• [WHAT YOU NEED TO DO] Output each line of the material exactly as it stands.

• [MATERIAL]
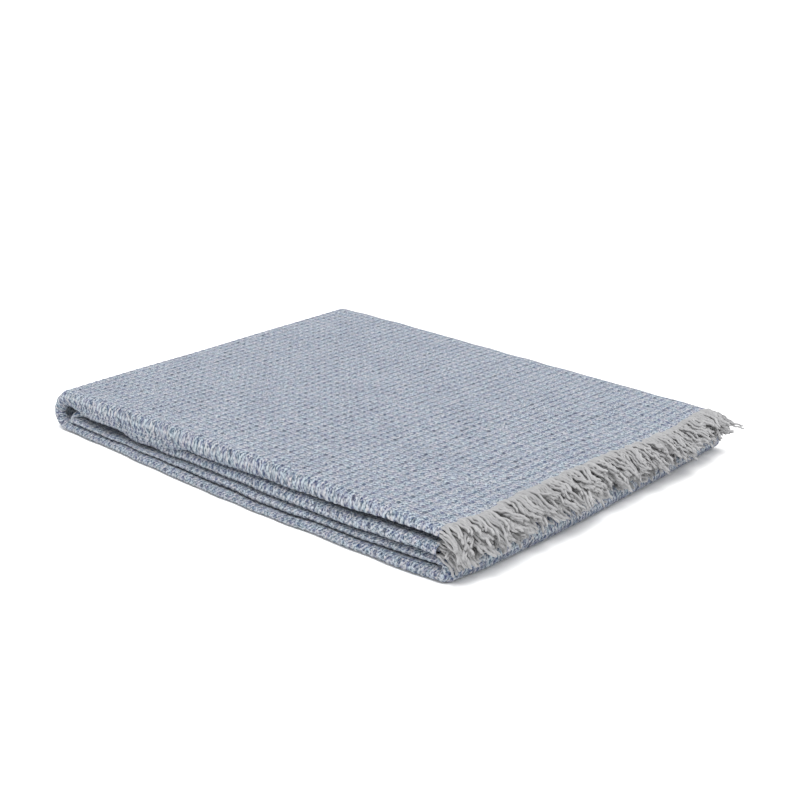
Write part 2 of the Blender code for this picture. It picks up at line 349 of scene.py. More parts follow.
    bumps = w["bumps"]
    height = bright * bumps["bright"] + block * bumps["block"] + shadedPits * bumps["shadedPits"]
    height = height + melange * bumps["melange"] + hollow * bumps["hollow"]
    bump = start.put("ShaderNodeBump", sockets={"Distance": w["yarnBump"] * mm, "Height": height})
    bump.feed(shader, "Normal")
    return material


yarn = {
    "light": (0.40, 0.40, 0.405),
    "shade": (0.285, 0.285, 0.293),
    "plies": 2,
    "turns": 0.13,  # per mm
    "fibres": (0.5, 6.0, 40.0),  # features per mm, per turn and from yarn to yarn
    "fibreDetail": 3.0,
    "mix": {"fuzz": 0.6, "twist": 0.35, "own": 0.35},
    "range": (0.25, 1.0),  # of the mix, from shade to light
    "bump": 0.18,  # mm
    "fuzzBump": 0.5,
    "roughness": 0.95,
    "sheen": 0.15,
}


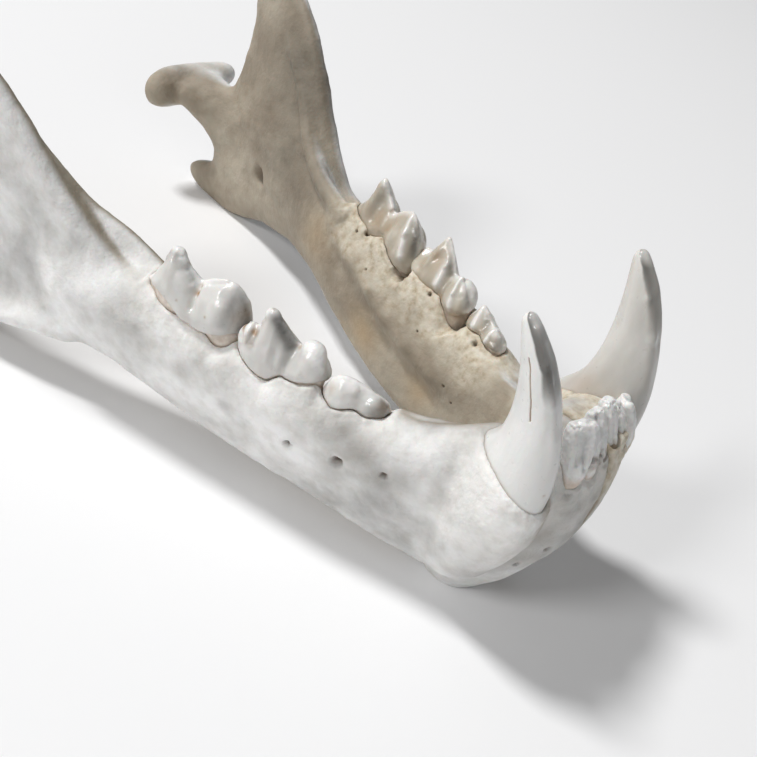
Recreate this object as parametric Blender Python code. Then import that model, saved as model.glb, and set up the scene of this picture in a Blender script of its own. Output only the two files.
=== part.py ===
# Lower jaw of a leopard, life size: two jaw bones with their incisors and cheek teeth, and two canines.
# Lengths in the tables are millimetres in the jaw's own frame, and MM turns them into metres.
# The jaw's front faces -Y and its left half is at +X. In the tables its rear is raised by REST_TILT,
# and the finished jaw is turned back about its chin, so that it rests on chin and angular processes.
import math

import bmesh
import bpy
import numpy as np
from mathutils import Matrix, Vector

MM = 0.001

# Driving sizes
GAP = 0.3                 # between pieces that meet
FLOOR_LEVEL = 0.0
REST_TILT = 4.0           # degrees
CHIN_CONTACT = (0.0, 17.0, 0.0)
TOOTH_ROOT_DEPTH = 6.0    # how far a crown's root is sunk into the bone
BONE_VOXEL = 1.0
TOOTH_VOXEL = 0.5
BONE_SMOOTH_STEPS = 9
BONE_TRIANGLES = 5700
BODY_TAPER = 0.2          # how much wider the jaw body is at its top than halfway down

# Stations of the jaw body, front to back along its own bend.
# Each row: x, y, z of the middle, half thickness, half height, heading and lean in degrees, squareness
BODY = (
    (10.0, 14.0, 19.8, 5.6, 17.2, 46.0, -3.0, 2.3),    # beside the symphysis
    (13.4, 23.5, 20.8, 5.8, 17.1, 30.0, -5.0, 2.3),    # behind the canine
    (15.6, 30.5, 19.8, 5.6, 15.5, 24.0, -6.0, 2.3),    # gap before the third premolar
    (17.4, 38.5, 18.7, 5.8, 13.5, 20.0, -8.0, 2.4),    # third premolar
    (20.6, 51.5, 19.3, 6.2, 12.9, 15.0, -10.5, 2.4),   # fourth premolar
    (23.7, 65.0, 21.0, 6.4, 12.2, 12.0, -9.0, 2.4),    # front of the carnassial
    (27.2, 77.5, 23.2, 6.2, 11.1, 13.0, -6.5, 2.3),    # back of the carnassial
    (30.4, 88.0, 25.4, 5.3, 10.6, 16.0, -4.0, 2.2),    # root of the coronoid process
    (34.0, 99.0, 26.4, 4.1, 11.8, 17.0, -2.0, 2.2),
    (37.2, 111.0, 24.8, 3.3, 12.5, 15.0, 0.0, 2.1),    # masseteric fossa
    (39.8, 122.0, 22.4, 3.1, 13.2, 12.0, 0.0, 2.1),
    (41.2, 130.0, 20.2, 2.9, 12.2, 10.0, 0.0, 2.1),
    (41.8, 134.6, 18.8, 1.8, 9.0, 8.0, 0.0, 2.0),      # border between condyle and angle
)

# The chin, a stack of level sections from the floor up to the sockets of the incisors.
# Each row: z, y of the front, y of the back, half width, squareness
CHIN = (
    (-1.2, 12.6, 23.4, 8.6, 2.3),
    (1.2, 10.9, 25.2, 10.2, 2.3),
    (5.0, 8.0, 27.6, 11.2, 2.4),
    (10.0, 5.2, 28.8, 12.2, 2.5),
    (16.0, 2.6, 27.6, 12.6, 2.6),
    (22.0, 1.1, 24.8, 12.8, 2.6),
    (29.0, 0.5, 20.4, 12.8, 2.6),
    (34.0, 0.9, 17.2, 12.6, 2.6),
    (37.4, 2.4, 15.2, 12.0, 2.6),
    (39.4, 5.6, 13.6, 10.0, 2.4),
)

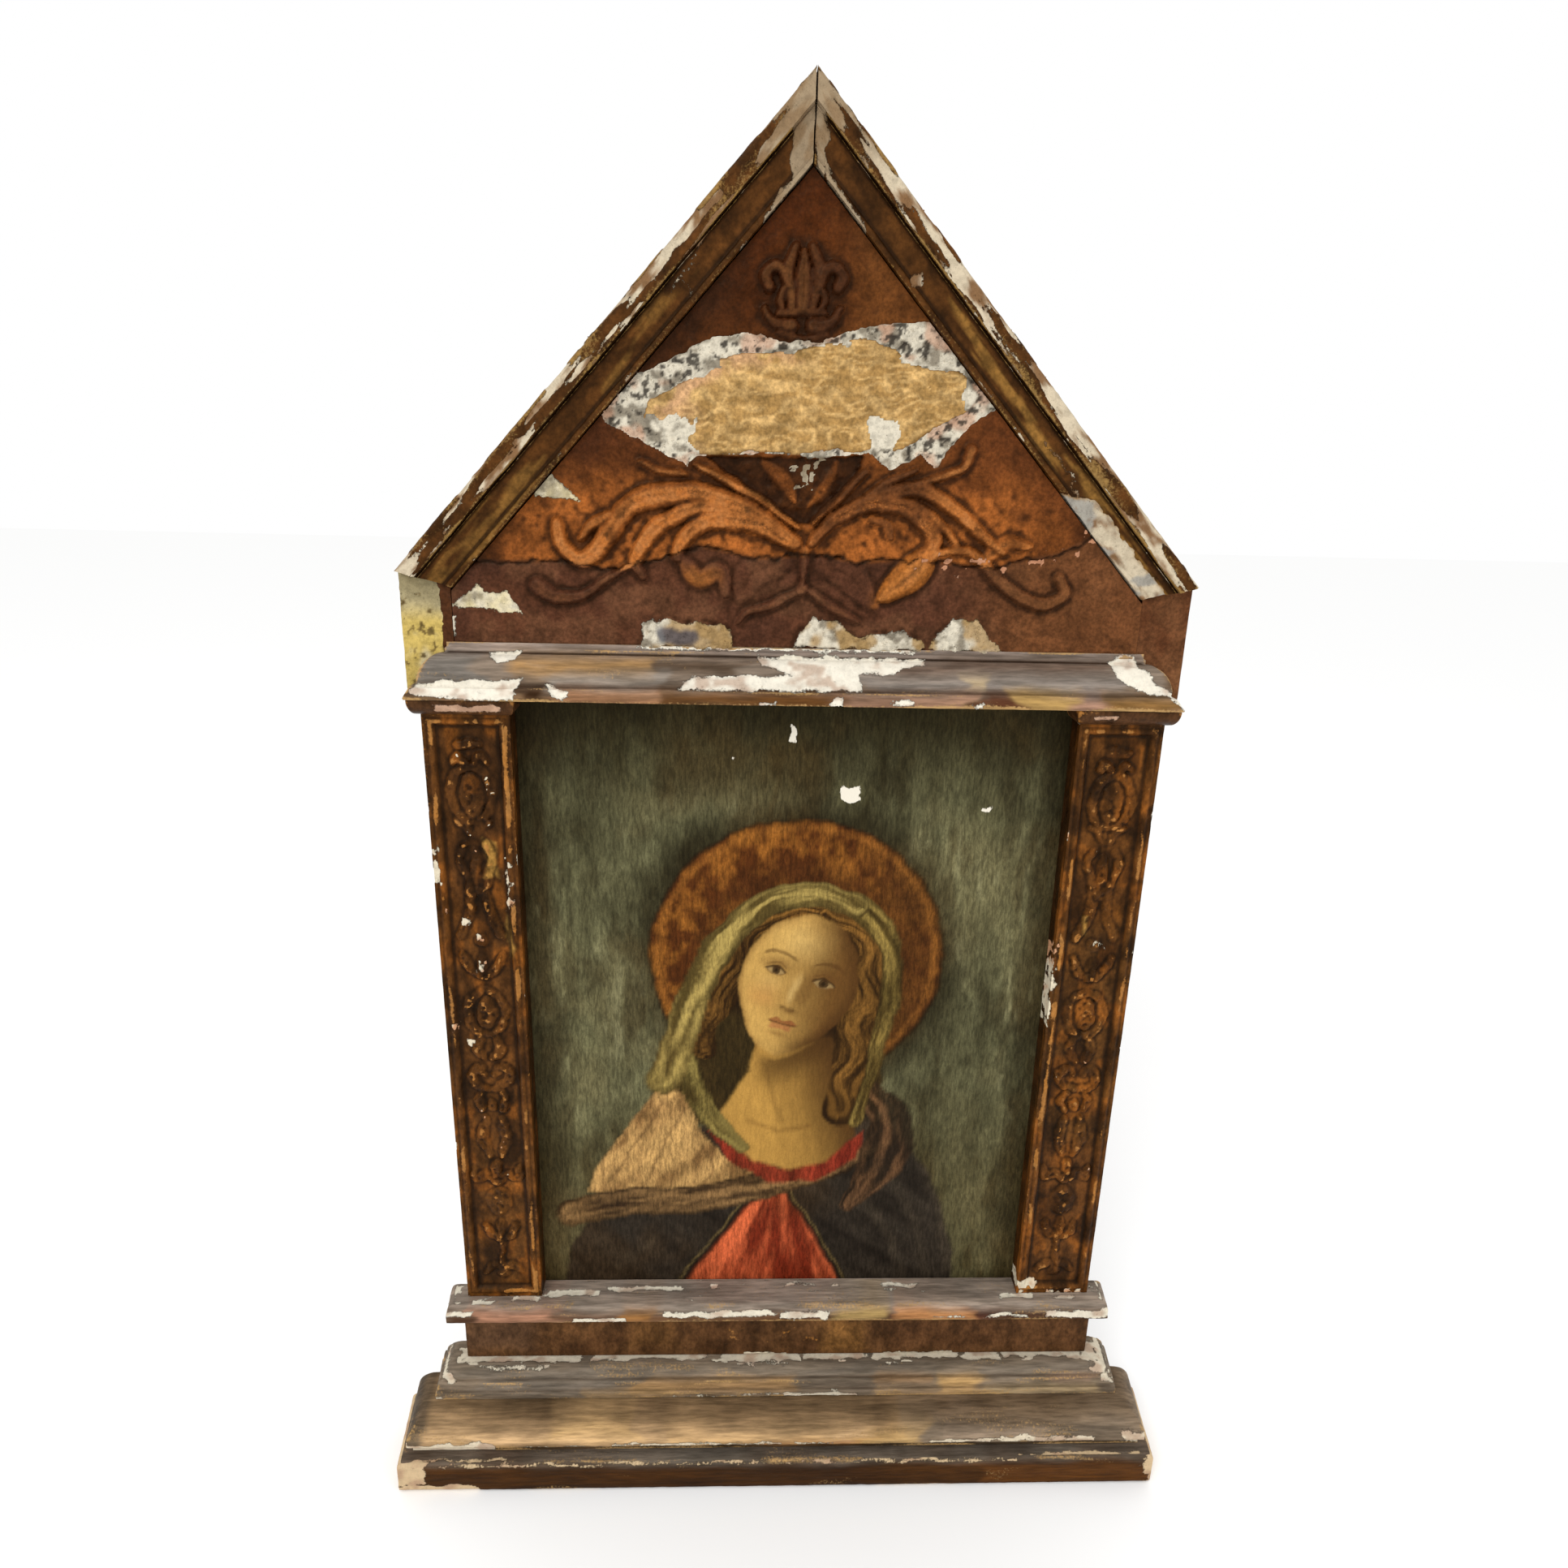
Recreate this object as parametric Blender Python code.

• [COMPLETE OUTPUT]
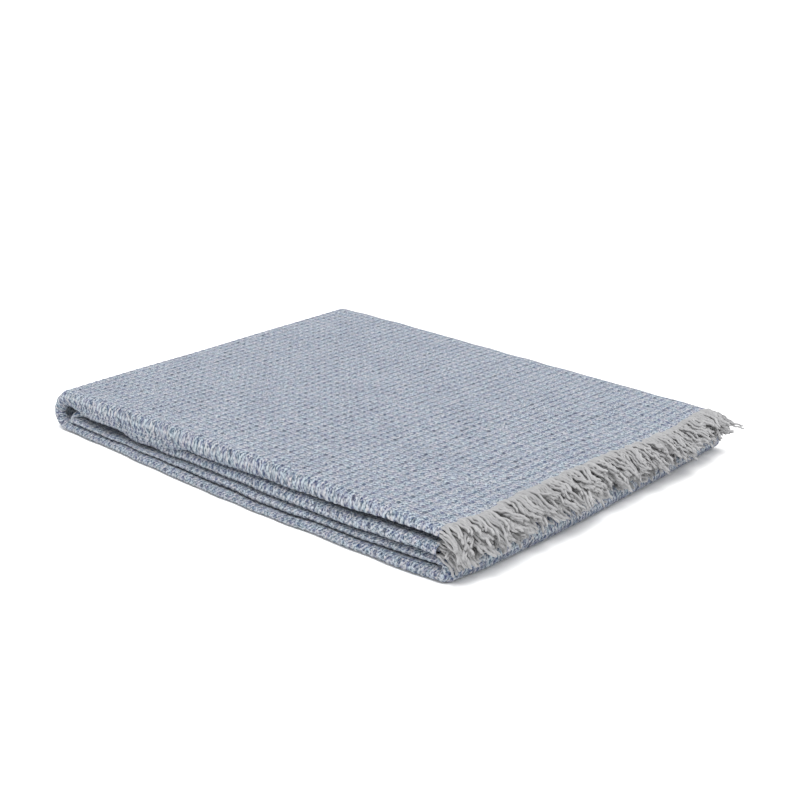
Write part 2 of the Blender code for this picture. It picks up at line 349 of scene.py. More parts follow.
    bumps = w["bumps"]
    height = bright * bumps["bright"] + block * bumps["block"] + shadedPits * bumps["shadedPits"]
    height = height + melange * bumps["melange"] + hollow * bumps["hollow"]
    bump = start.put("ShaderNodeBump", sockets={"Distance": w["yarnBump"] * mm, "Height": height})
    bump.feed(shader, "Normal")
    return material


yarn = {
    "light": (0.40, 0.40, 0.405),
    "shade": (0.285, 0.285, 0.293),
    "plies": 2,
    "turns": 0.13,  # per mm
    "fibres": (0.5, 6.0, 40.0),  # features per mm, per turn and from yarn to yarn
    "fibreDetail": 3.0,
    "mix": {"fuzz": 0.6, "twist": 0.35, "own": 0.35},
    "range": (0.25, 1.0),  # of the mix, from shade to light
    "bump": 0.18,  # mm
    "fuzzBump": 0.5,
    "roughness": 0.95,
    "sheen": 0.15,
}


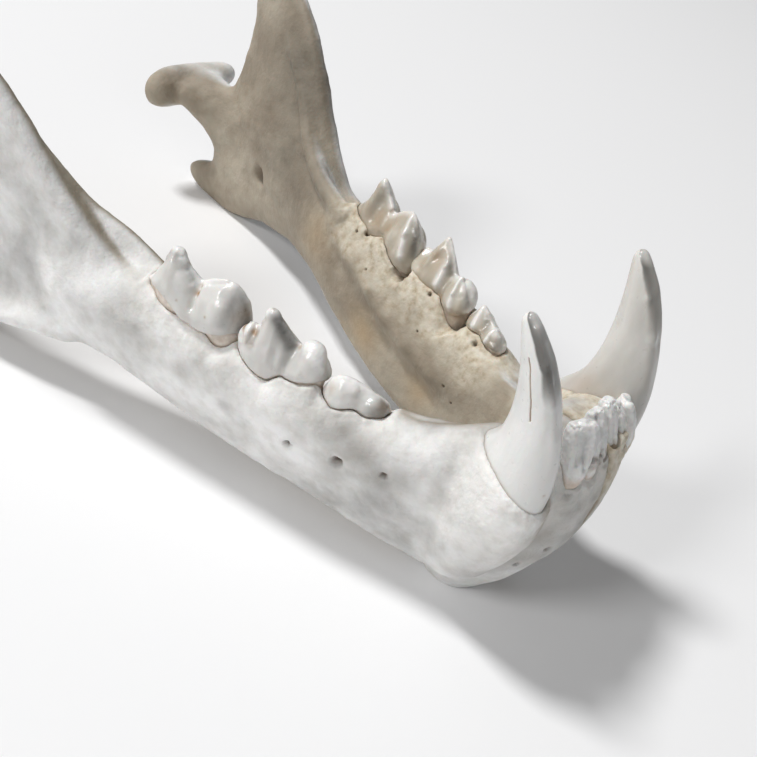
Recreate this object as parametric Blender Python code. Then import that model, saved as model.glb, and set up the scene of this picture in a Blender script of its own. Output only the two files.
=== part.py ===
# Lower jaw of a leopard, life size: two jaw bones with their incisors and cheek teeth, and two canines.
# Lengths in the tables are millimetres in the jaw's own frame, and MM turns them into metres.
# The jaw's front faces -Y and its left half is at +X. In the tables its rear is raised by REST_TILT,
# and the finished jaw is turned back about its chin, so that it rests on chin and angular processes.
import math

import bmesh
import bpy
import numpy as np
from mathutils import Matrix, Vector

MM = 0.001

# Driving sizes
GAP = 0.3                 # between pieces that meet
FLOOR_LEVEL = 0.0
REST_TILT = 4.0           # degrees
CHIN_CONTACT = (0.0, 17.0, 0.0)
TOOTH_ROOT_DEPTH = 6.0    # how far a crown's root is sunk into the bone
BONE_VOXEL = 1.0
TOOTH_VOXEL = 0.5
BONE_SMOOTH_STEPS = 9
BONE_TRIANGLES = 5700
BODY_TAPER = 0.2          # how much wider the jaw body is at its top than halfway down

# Stations of the jaw body, front to back along its own bend.
# Each row: x, y, z of the middle, half thickness, half height, heading and lean in degrees, squareness
BODY = (
    (10.0, 14.0, 19.8, 5.6, 17.2, 46.0, -3.0, 2.3),    # beside the symphysis
    (13.4, 23.5, 20.8, 5.8, 17.1, 30.0, -5.0, 2.3),    # behind the canine
    (15.6, 30.5, 19.8, 5.6, 15.5, 24.0, -6.0, 2.3),    # gap before the third premolar
    (17.4, 38.5, 18.7, 5.8, 13.5, 20.0, -8.0, 2.4),    # third premolar
    (20.6, 51.5, 19.3, 6.2, 12.9, 15.0, -10.5, 2.4),   # fourth premolar
    (23.7, 65.0, 21.0, 6.4, 12.2, 12.0, -9.0, 2.4),    # front of the carnassial
    (27.2, 77.5, 23.2, 6.2, 11.1, 13.0, -6.5, 2.3),    # back of the carnassial
    (30.4, 88.0, 25.4, 5.3, 10.6, 16.0, -4.0, 2.2),    # root of the coronoid process
    (34.0, 99.0, 26.4, 4.1, 11.8, 17.0, -2.0, 2.2),
    (37.2, 111.0, 24.8, 3.3, 12.5, 15.0, 0.0, 2.1),    # masseteric fossa
    (39.8, 122.0, 22.4, 3.1, 13.2, 12.0, 0.0, 2.1),
    (41.2, 130.0, 20.2, 2.9, 12.2, 10.0, 0.0, 2.1),
    (41.8, 134.6, 18.8, 1.8, 9.0, 8.0, 0.0, 2.0),      # border between condyle and angle
)

# The chin, a stack of level sections from the floor up to the sockets of the incisors.
# Each row: z, y of the front, y of the back, half width, squareness
CHIN = (
    (-1.2, 12.6, 23.4, 8.6, 2.3),
    (1.2, 10.9, 25.2, 10.2, 2.3),
    (5.0, 8.0, 27.6, 11.2, 2.4),
    (10.0, 5.2, 28.8, 12.2, 2.5),
    (16.0, 2.6, 27.6, 12.6, 2.6),
    (22.0, 1.1, 24.8, 12.8, 2.6),
    (29.0, 0.5, 20.4, 12.8, 2.6),
    (34.0, 0.9, 17.2, 12.6, 2.6),
    (37.4, 2.4, 15.2, 12.0, 2.6),
    (39.4, 5.6, 13.6, 10.0, 2.4),
)

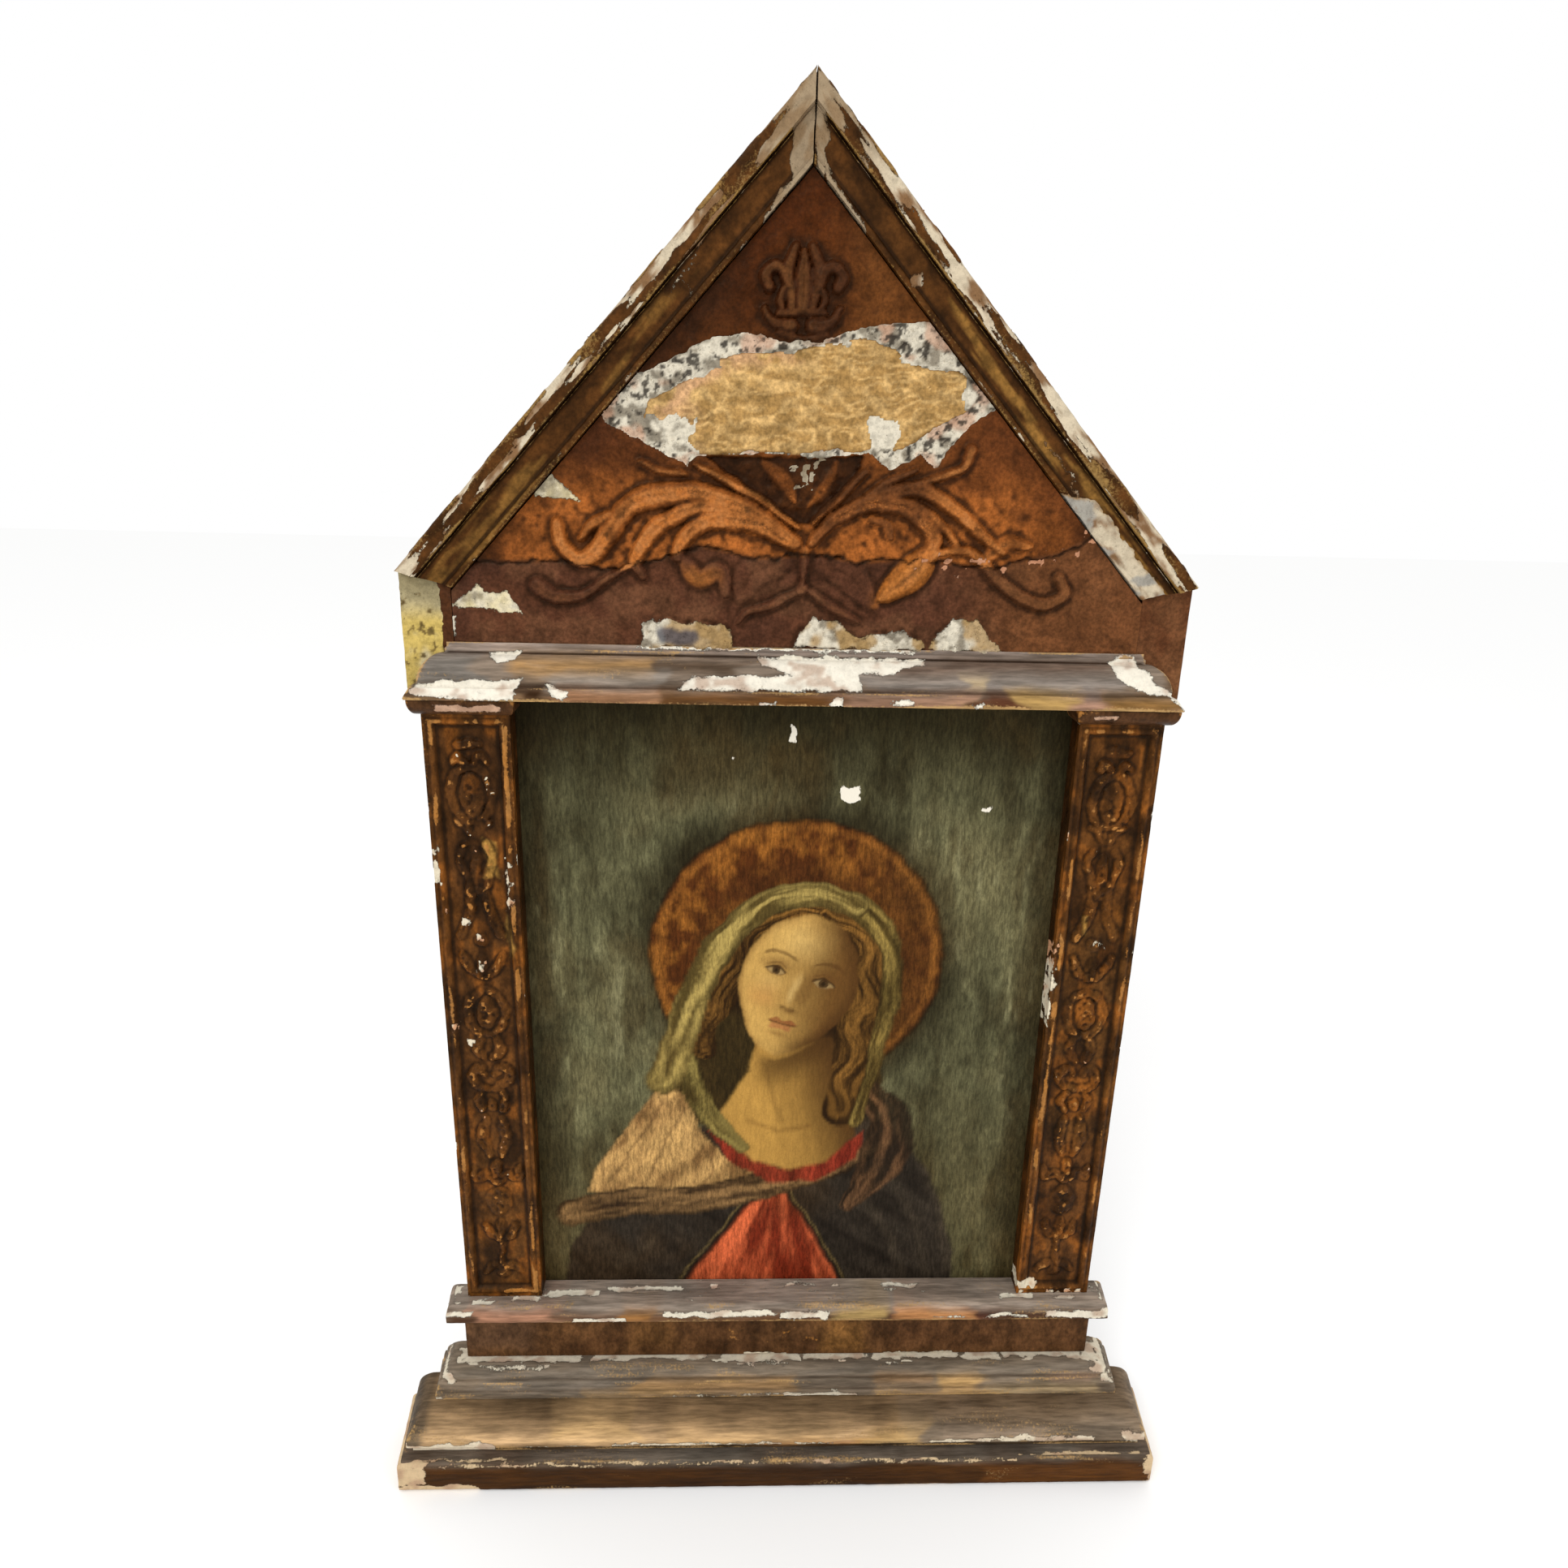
Recreate this object as parametric Blender Python code.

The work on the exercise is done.